| Unable to check header of some website Receive 400 Bad Request |
iProgram

msg:3337075 | 3:17 pm on May 11, 2007 (gmt 0) | I use the following script to check header of some URLs: define('HOST_NAME', 'www.example.com'); $test_url = 'http://' . HOST_NAME; $socket = @fsockopen(@gethostbyname(HOST_NAME), 80); fwrite($socket, "HEAD $test_url HTTP/1.1\r\nHost: " . HOST_NAME . "\r\nConnection: Close\r\n\r\n"); $i = 0; $header = ''; while($i<20) { $s = fgets($socket, 4096); $header = $header . $s; if(strcmp($s, "\r\n") == 0 ¦¦ strcmp($s, "\n") == 0) { break; } $i++; } fclose($socket); echo $header; |
| If I change example.com into <some_other_url.com>, $header == 400 bad request. But the Server Headers [webmasterworld.com] return 200. What's wrong with my code?
|
mcavic

msg:3337100 | 3:33 pm on May 11, 2007 (gmt 0) | The code works for me, but try setting $test_url = "/";
|
jdMorgan

msg:3337113 | 3:41 pm on May 11, 2007 (gmt 0) | It looks like the HOST_NAME and "test_url" are incorrectly constructed. "test_url" should include only the local URL-path info. Specifically, the Host: header should contain only "www.example.com" and the test_url should contain only the server-relative path to the page, starting with at least "/". Example: HEAD / HTTP/1.1 Host: www.example.com |
| If you intend to use this code to access many Web sites, I'd like to ask that you add User-agent: iProgramBot http://www.iProgramBot.com and provide us with a Web page to explain why you're accessing our sites. Otherwise, I regret that on my sites, you'll always get a 403 response, unless I check your Web page and decide to allow your user-agent. I'd also recommend that you read and follow robots.txt if you intend to fetch multiple URLs from other sites; It's the polite thing to do, and saves you getting added to blacklists.

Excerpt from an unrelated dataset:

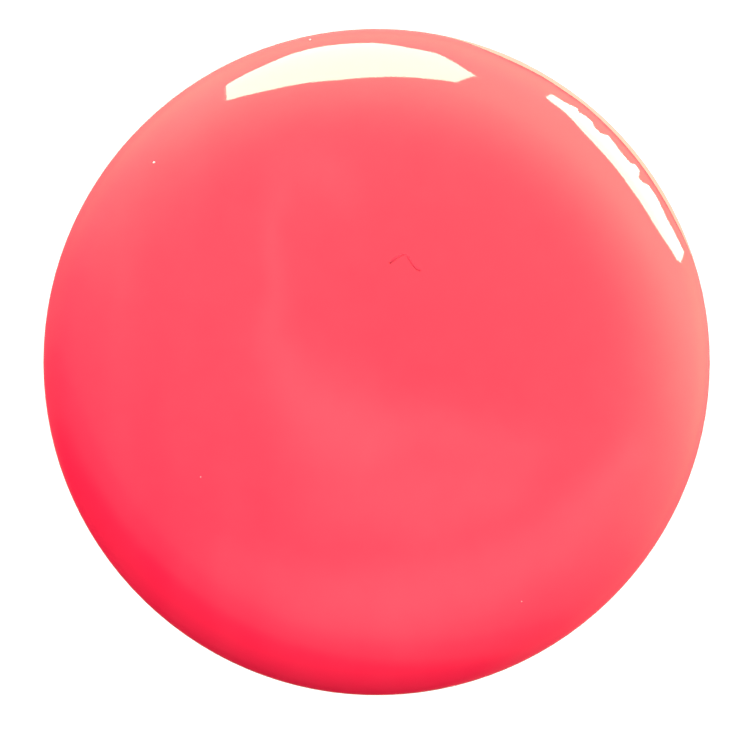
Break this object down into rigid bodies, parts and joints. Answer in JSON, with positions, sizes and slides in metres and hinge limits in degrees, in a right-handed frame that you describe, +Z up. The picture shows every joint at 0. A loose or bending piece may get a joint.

Jim
|
iProgram

msg:3337816 | 5:18 am on May 12, 2007 (gmt 0) | No it's not a BOT or something gets site content without permission. (I'm very sensitivity about this, please!) It's a customer who keeps asking why I could not access *his* file and offer the service he bought. And thank you for your help! It now works and I will add the User-agent line.
|
|
|